Post in 'The Hearth Room - Wood Stoves and Fireplaces' started by Demetrios Valeras, Sep 3, 2013.

  1. Demetrios Valeras

    Demetrios Valeras New Member

    Joined:
    Sep 3, 2013
    Messages:
    2
    Hello! Recently purchased a Hampton HI300 wood insert and plan on doing the install myself. Doing as much research as possible prior to starting the project. I was hoping some of the veterans here could offer some advice on removal of my damper (pics included.) Plan on using a 6" liner. Damper opening with the door removed is exactly 6 inches. Could i get by with just removing the door? If so, what would be the best approach based on this particular type. I'm completely new to this so any and all advice is greatly appreciated.

    Thanks! 2013-09-03 20.36.55.jpg 2013-09-03 20.37.01.jpg 2013-09-03 20.39.51.jpg

    Helpful Sponsor Ads!





  2. Nick Mystic

    Nick Mystic Minister of Fire

    Joined:
    Feb 12, 2013
    Messages:
    726
    Loc:
    Western North Carolina
    If your damper opening really is a full six inches once the door is removed you might have a relatively easy job of things. When I did my install last February my damper opening was only about four inches, so after removing my door I had to use a sawzall to cut a couple half moons in the damper itself to create a big enough opening for my SS liner. In your case, first off I'd recommend that you get an exact measurement of the outside diameter of your liner to make sure it really is just six inches. Then I'd work on removing the damper door. I think different fireplaces have doors that are a bit different from one another, so you'll have to inspect yours to determine how it comes out. From your photo it looks like there is a pin of some sort fastening the arm to the door. Once you remove that connection you can see if the door will lift free. If so, then that would make things easy.

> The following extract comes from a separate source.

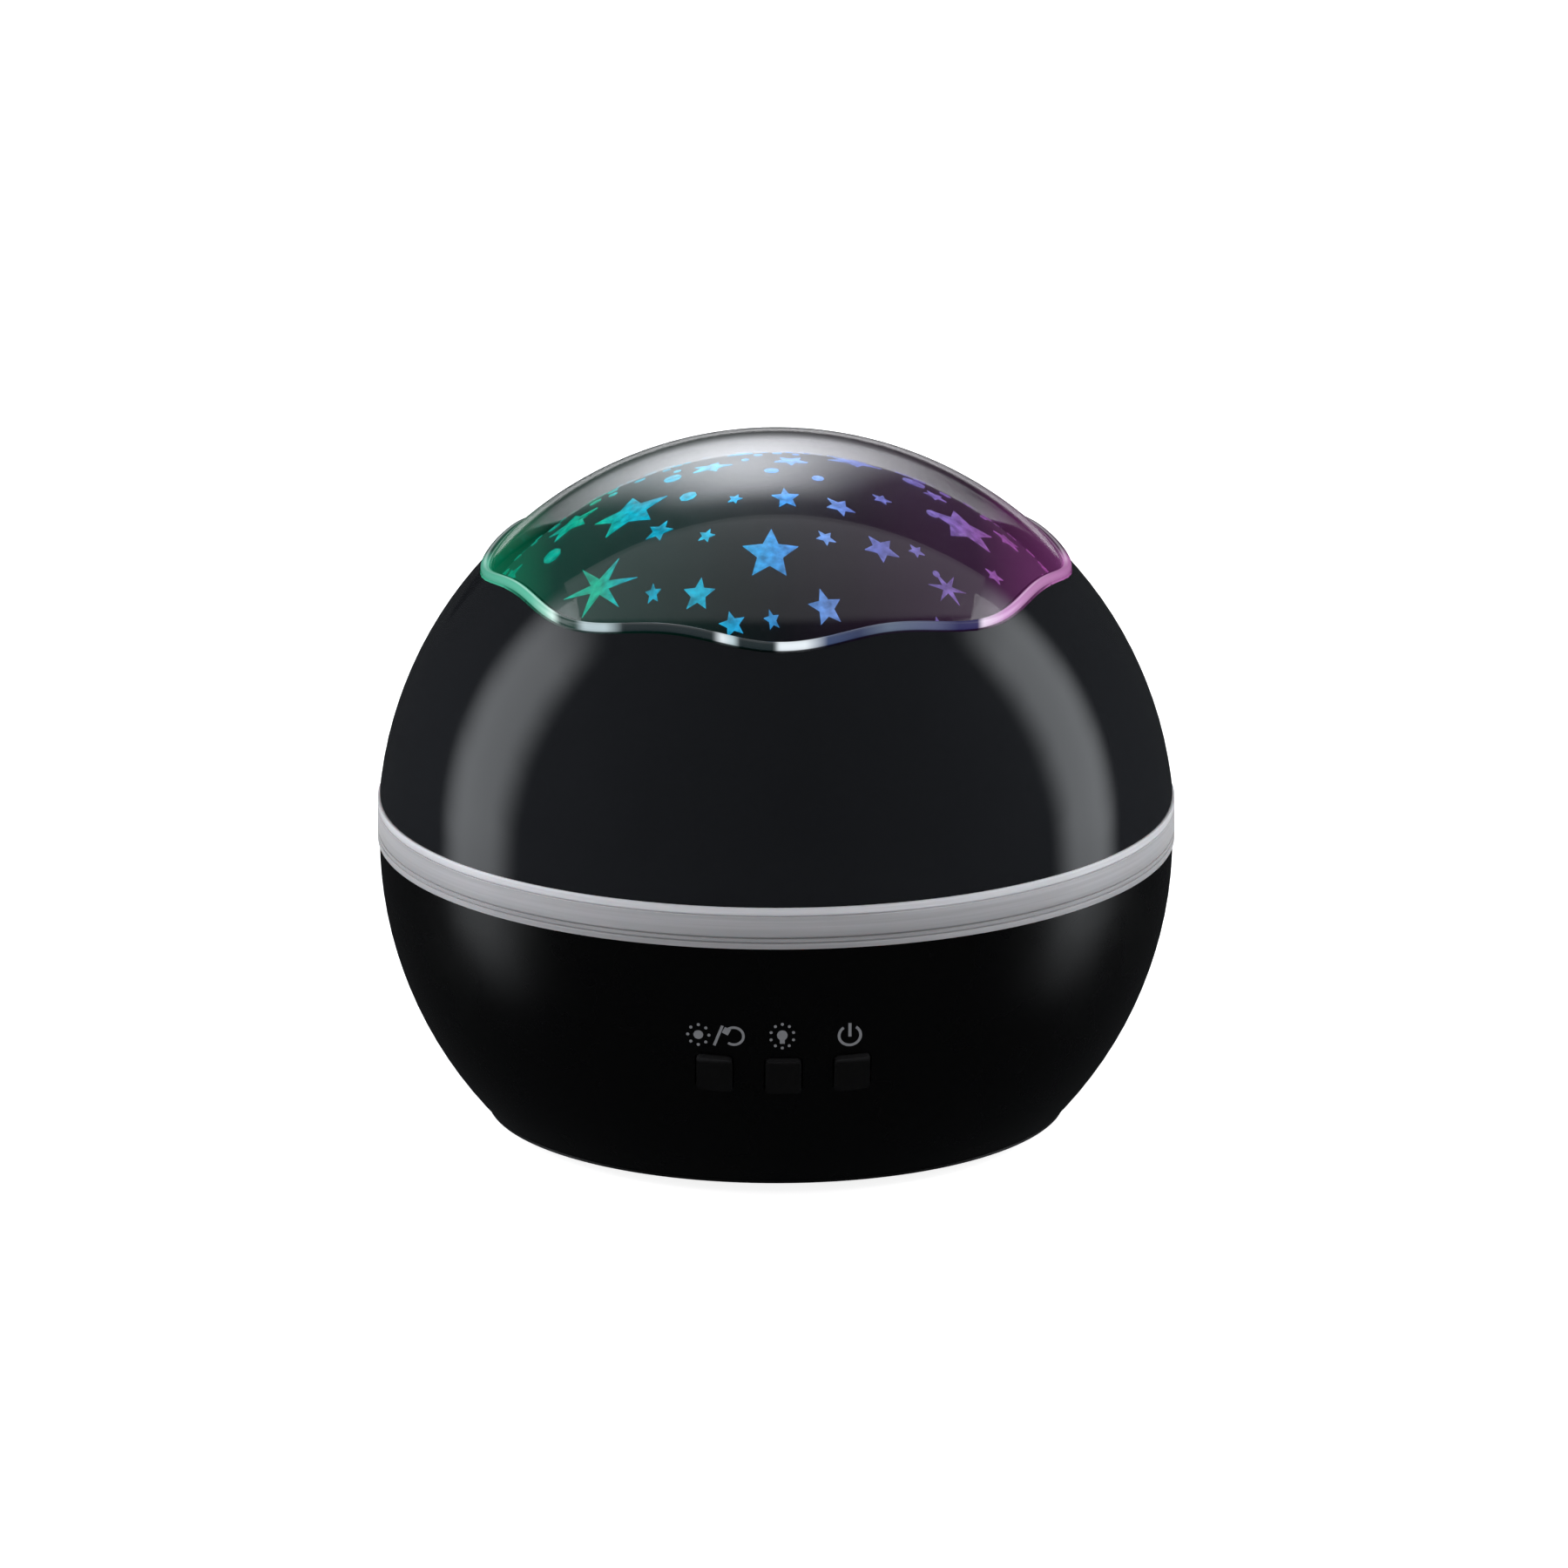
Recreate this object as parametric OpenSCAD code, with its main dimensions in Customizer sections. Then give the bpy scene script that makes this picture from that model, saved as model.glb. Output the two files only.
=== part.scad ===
// Star night light projector: a bowl-shaped base, a lift-off cover with a clear dome, and a
// star dome that turns on a geared tray around a fixed lamp. The buttons face -Y.

/* [Overall] */
// Height from the soles of the feet to the top of the clear dome
total_h = 113.5; // [112:0.5:115]
// Outside diameter of the trim ring
ring_d = 130; // [128:0.5:132]
// Height of the trim ring's lower edge
ring_z = 46.9; // [45.8:0.1:48]
// Height of the trim ring
ring_h = 6.9; // [6.6:0.1:7.6]
// Diameter of the lower shell's rim, where the bottom cover closes it
base_d = 94.4; // [93:0.2:96]
// Width of the slope around the bottom cover
base_slope = 5.8; // [4:0.1:6]
// How far the feet stand out under the bottom
foot_proud = 0.4; // [0.3:0.1:0.8]

/* [Cover] */
// Wall of the upper shell
cover_t = 2.4; // [2.2:0.1:2.8]
// Depth of the wavy seam below the top of the dome
seam_drop = 21; // [20:0.5:22]
// Mean radius of the wavy seam
seam_r = 47.4; // [46.8:0.1:48.2]
// Change of the seam's radius from its mean, which makes the waves
wave_a = 0.8; // [0.6:0.1:1.2]
// Number of waves around the seam
wave_n = 8; // [6:1:10]
// Wall of the clear dome
dome_t = 1.4; // [1.2:0.1:1.6]
// How far the dome's rim bead stands out
bead_proud = 0.7; // [0.4:0.1:1]
// Width of the rim bead
bead_w = 1.9; // [1.5:0.1:2.5]
// Width of the ledge that carries the dome's rim
lip_w = 2.6; // [2.2:0.1:3]
// Depth of the spigot that centres the cover in the trim ring
spigot_h = 2.4; // [1.8:0.1:2.6]
// Wall of that spigot
spigot_t = 1.5; // [1.2:0.1:1.7]

/* [Base] */
// Wall of the lower shell
shell_t = 2.4; // [2:0.1:2.8]
// How far the lower shell steps in from the trim ring
shell_step = 0.3; // [0.1:0.05:0.4]
// Thickness of the bottom cover
plate_t = 2; // [1.8:0.1:2.4]
// Wall of the trim ring
ring_t = 2.6; // [2.2:0.1:2.8]
// Width of the trim ring's inner flange
flange_w = 3.4; // [3:0.1:3.8]
// Thickness of that flange
flange_t = 2; // [1.6:0.1:2.2]
// Thickness of the deck plate
deck_t = 2.2; // [1.8:0.1:2.4]
// Diameter of a foot
foot_d = 7; // [6:0.1:7.6]
// Distance of the feet from the middle
foot_r = 36.6; // [36:0.1:37]

/* [Buttons] */
// Width of a button
button_w = 5.8; // [5:0.1:6.4]
// Height of a button
button_h = 6.4; // [5.6:0.1:7]
// Distance between the buttons
button_pitch = 11.1; // [10.6:0.1:11.8]
// Height of the buttons above the table
button_z = 24.5; // [23.5:0.1:26]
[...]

    In my case, I removed my door and took it to my shop where I measured off a six and a half inch circle in the middle of the door and with the sawzall cut the center section out leaving the two end pieces separated. I then placed those two pieces back in the fireplace door opening leaving just the six and a half inch hole for the liner in the center. Actually, once I saw those pieces would fit back in nicely I removed them again until my liner was in place. Then I placed some insulation in the opening on either side of my new liner before I slid those end pieces of the door back in place to hold the insulation in place. Of course, I finished the installation with a block off plate that I fabricated ahead of time with some sheet metal.

    If it turns out that your damper opening is not quite large enough for your liner to fit through I'd recommend trying to enlarge the hole as much as needed for the liner to fit through giving yourself a little wiggle room. Making the hole bigger is better than trying to force the liner through the opening by way of "ovalizing" it to fit through since that can damage the integrity of the liner. I wouldn't want to do anything to that section of liner since it takes the highest flue temperatures coming right out of the stove.

    Something else to consider is that the damper opening might not be perfectly horizontal (parallel to the floor), which means if the opening is six inches, a six inch flue liner will not fit through it unless the pipe passes through at a 90 degree angle, or perpendicular to the plane of the opening. The flex liners can bend a little, but not enough to make a sharp bend between the flue opening and the top of your insert if its fairly close tolerances.
  3. Demetrios Valeras

    Demetrios Valeras New Member

    Joined:
    Sep 3, 2013
    Messages:
    2
    Thanks for the advice. Took a second look at the damper door and you were right. Pulled the pin and the door came off quite easily. Re-measured and the damper opening is a true 6 inches at around a 45 degree angle to the floor. Once the liner kit arrives I'll check the true diameter and see if it can make it around the 45 degree bend.
    The whole process is going to be a learning experience so I'm sure I'll chime back in with more questions as time goes on. Thanks again.
  4. Ram 1500 with an axe...

    Ram 1500 with an axe... Minister of Fire

    Joined:
    Mar 26, 2013
    Messages:
    1,843
    Loc:
    New Jersey
    My ss liner, 6", just barey fit in, we had to bang it in but it got there....
  5. bentrice

    bentrice New Member

    Joined:
    Nov 27, 2012
    Messages:
    24
    Loc:
    Abingdon, VA
    If you need a custom chimney part made, I've had good luck with Rockford Chimney supply. They'll make you just about anything. Might be easier to run a rectangular flue through your damper.
  6. Nick Mystic

    Nick Mystic Minister of Fire

    Joined:
    Feb 12, 2013
    Messages:
    726
    Loc:
    Western North Carolina
    If you try to force the liner through too tight an opening down at your fireplace be sure that you haven't yet cut the liner to size and it would be a good idea to have a foot or two extra in length in case you mess up the bottom of the liner.